Lo sguardo dello storico arriva là dove il critico necessariamente si ferma. E le pagine più interessanti di Cinema Italia sono quelle in cui lo studioso ammette i limiti della propria disciplina rispetto alle intuizioni dell’artista. Il 1991 fu un anno spartiacque nel dibattito storiografico grazie all’uscita del libro di Claudio Pavone che per la prima volta – in riferimento all’infuocato biennio 1943-’45 – legittimò da sinistra la nozione di guerra civile. Ma già nell’82 La notte di San Lorenzo dei fratelli Taviani aveva messo in scena in un campo di grano l’essenza più profonda della guerra fratricida, che è la tragedia di riconoscersi tra eguali e dover ricorrere alla ferocia contro chi fino a quel momento aveva condiviso il tuo spazio quotidiano. Un altro caso esemplare di cinema che anticipa non solo la temperie ma gli stessi accadimenti storici è il film di Daniele Luchetti Il portaborse, nel quale Nanni Moretti incarna una casse politica in disfacimento. Un anno dopo sarebbe stato arrestato Mario Chiesa.
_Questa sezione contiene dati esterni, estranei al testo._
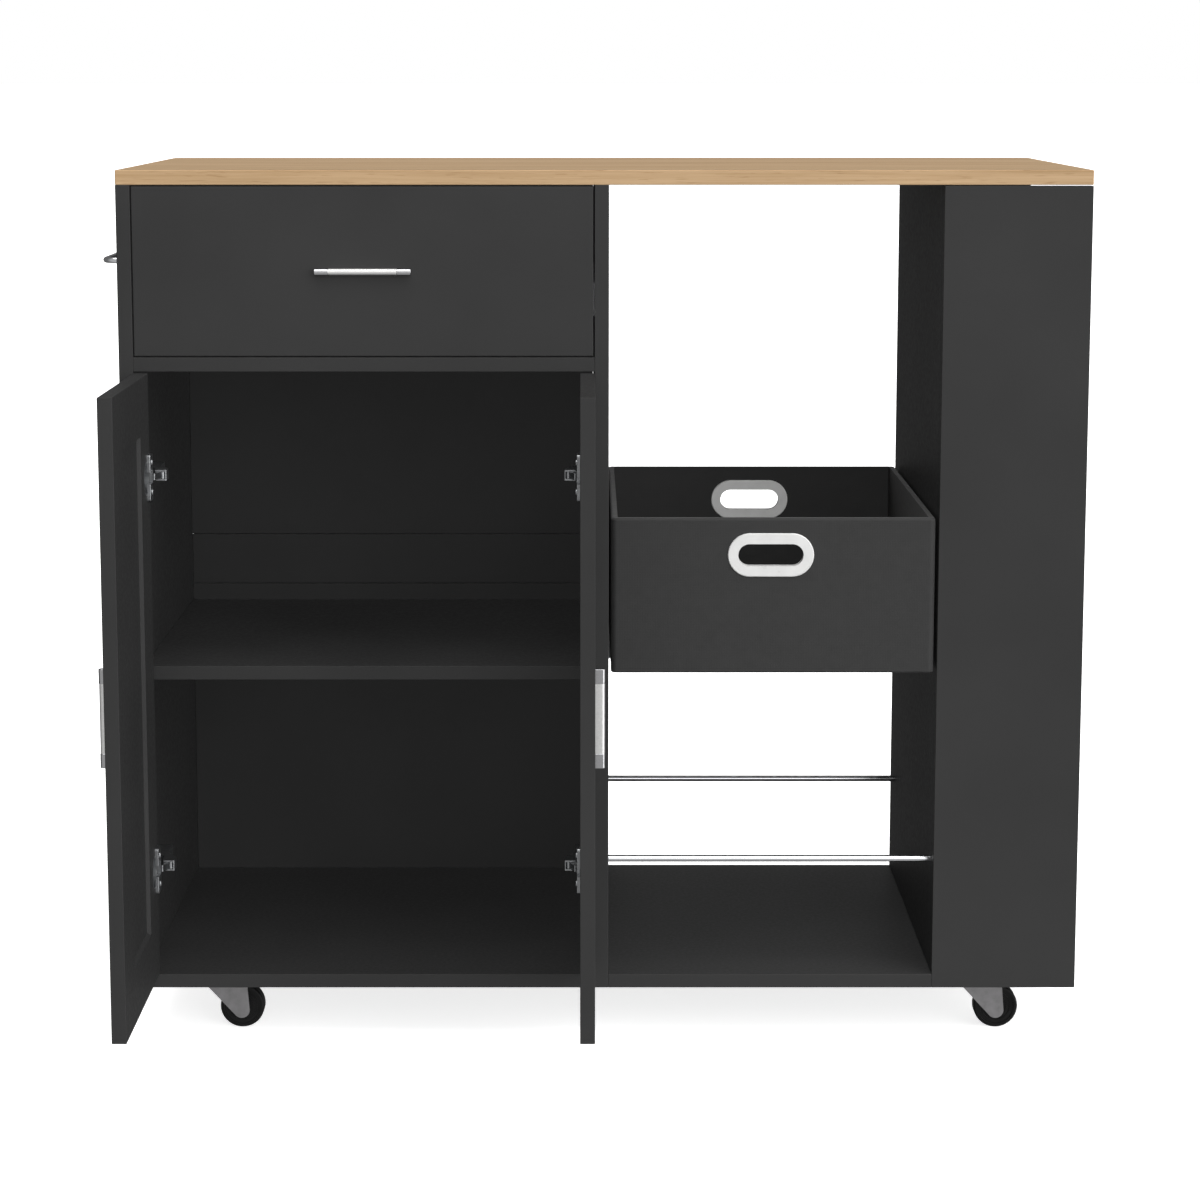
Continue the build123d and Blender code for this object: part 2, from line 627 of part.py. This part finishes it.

E con Tangentopoli si sarebbe chiusa l’era dei partiti.
Da Pontecorvo a Giordana, da Fellini a Martone, da Pasolini a Scola, sono innumerevoli i registi che hanno contribuito a fare gli italiani. Cinema Italia è un libro che dovrebbe stare in ogni scuola, da consigliare a chi ama la storia e a chi si ostina a insegnarla ai più giovani. Poi, chissà, forse si potrà anche raccontare il XXI secolo attraverso le serie tv. Ma questa è davvero un’altra storia, ancora tutta da scrivere.